The Catholic position maintains that these gifts should never cease to play a great role in our Liturgy and that they have today as in the past a great apostolic mission. It believes that the Confessions of St. Augustine, the writings of St. Francis of Assisi, and the mystical works of St. Teresa of Avila contain a vital message for all periods in history. It represents an attitude of deep filial devotion to the Holy Father and reverent love for the Church in all its aspects, the true sentire cum ecclesia.
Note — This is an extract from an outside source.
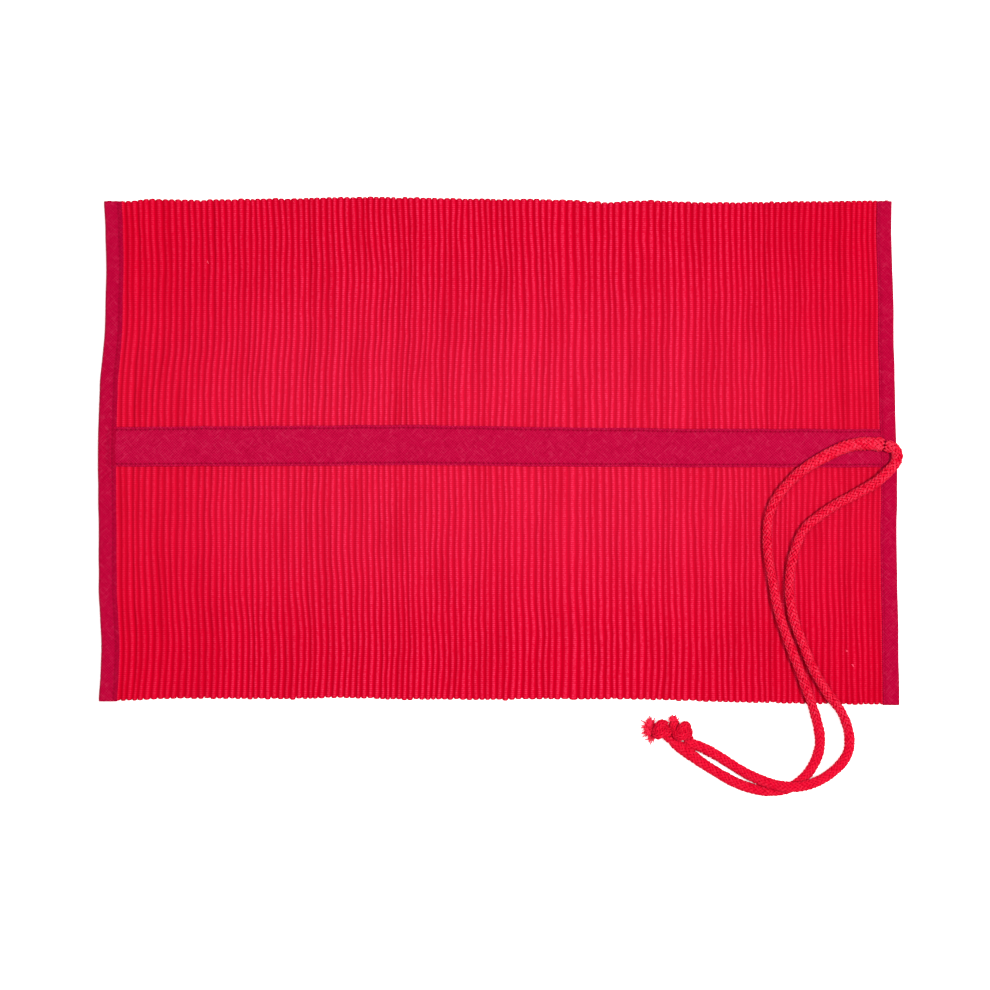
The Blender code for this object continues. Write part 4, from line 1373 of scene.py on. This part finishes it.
def lint(look):
    bundle = Bundle()
    noise = np.random.RandomState(15)
    t = np.linspace(0, 1, 8)[:, None]
    for spotX, spotY in look["spots"]:
        for _ in range(look["hairs"]):
            x, y = spotX * mm + 0.25 * mm * noise.randn(), spotY * mm + 0.25 * mm * noise.randn()
            way = noise.randn(3) * [1, 1, 0.15]
            start = np.array([x, y, float(matTop(x, y)) + 0.12 * mm])
            curl = noise.randn(3) * [0.5, 0.5, 0.05] * mm
            line = start + way * 0.5 * mm * (t - 0.5) + curl * (t - 0.5) ** 2
            bundle.add(tubePoints(line, look["thickness"], 4), 1.0)
    return bundle.build("lint", cottonYarn(look["dye"], "paleLint"))


lintPiece = lint(lintLook)
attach(lintPiece, "root")


# the studio: a pale floor and soft lights

studioLook = {
    "floor": (0.93, 0.93, 0.93, 1.0),
    "floorReach": 14.0,
    "floorDrop": 0.05 * mm,
    "floorGlow": 0.35,            # a light table, which takes most of the shadow off the floor
    "world": 0.48,
    "key": {"place": (1.0, 0.04, 2.8), "size": 0.5, "power": 90.0},
    "overhead": {"place": (-0.03, 0.0, 1.15), "size": 0.6, "power": 8.0},
}


def studio(look):
    mesh = bpy.data.meshes.new("floor")
    far = look["floorReach"]
    corners = [(-far, -far, 0), (far, -far, 0), (far, far, 0), (-far, far, 0)]
    mesh.from_pydata(corners, [], [(0, 1, 2, 3)])
    floor = bpy.data.objects.new("floor", mesh)
    floor.location.z = -look["floorDrop"]
    bpy.context.scene.collection.objects.link(floor)
    paper = bpy.data.materials.new("palePaper")
    paper.use_nodes = True
    shader = paper.node_tree.nodes["Principled BSDF"]
    shader.inputs["Base Color"].default_value = look["floor"]
    shader.inputs["Roughness"].default_value = 0.9
    shader.inputs["Specular IOR Level"].default_value = 0.1
    shader.inputs["Emission Color"].default_value = look["floor"]
    shader.inputs["Emission Strength"].default_value = look["floorGlow"]
    mesh.materials.append(paper)
    world = bpy.data.worlds.new("studio")
    world.use_nodes = True
    sky = world.node_tree.nodes["Background"]
    sky.inputs["Color"].default_value = (1, 1, 1, 1)
    sky.inputs["Strength"].default_value = look["world"]
    bpy.context.scene.world = world
    for name in ("key", "overhead"):
        lamp = look[name]
        data = bpy.data.lights.new(name, "AREA")
        data.shape = "SQUARE"
        data.size = lamp["size"]
        data.energy = lamp["power"]
        light = bpy.data.objects.new(name, data)
        light.location = lamp["place"]
        light.rotation_euler = (-Vector(lamp["place"])).to_track_quat("-Z", "Y").to_euler()
        bpy.context.scene.collection.objects.link(light)
    bpy.context.scene.view_settings.view_transform = "Standard"


studio(studioLook)
print("studio lit")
It should be clear that this third response to the contemporary crisis in the Church is not timidly compromising, but consistent and forthright. It is not retrospective, nor does it anticipate a mere earthly future, but it is focused on eternity. It is thus able to live fully in the present, because real presence is fully experienced only when we succeed in freeing ourselves from the tension of past and future, only when we are no longer imprisoned in a frantic propulsion toward the next moment. In the light of eternity every moment in life – whether of an individual or a community – receives its full significance. We can do justice to the present age, therefore, only by regarding it in the light of man’s eternal destiny – in the light of Christ.

The response that we have been describing involves grave concern and apprehension over the present invasion of the life of the Church by secularism. It considers the present crisis the most serious one in the entire history of the Church. Yet it is full of hope that the Church will triumph, because our Lord Himself has said: “The gates of Hell shall not prevail against it” (Matt. 16:18).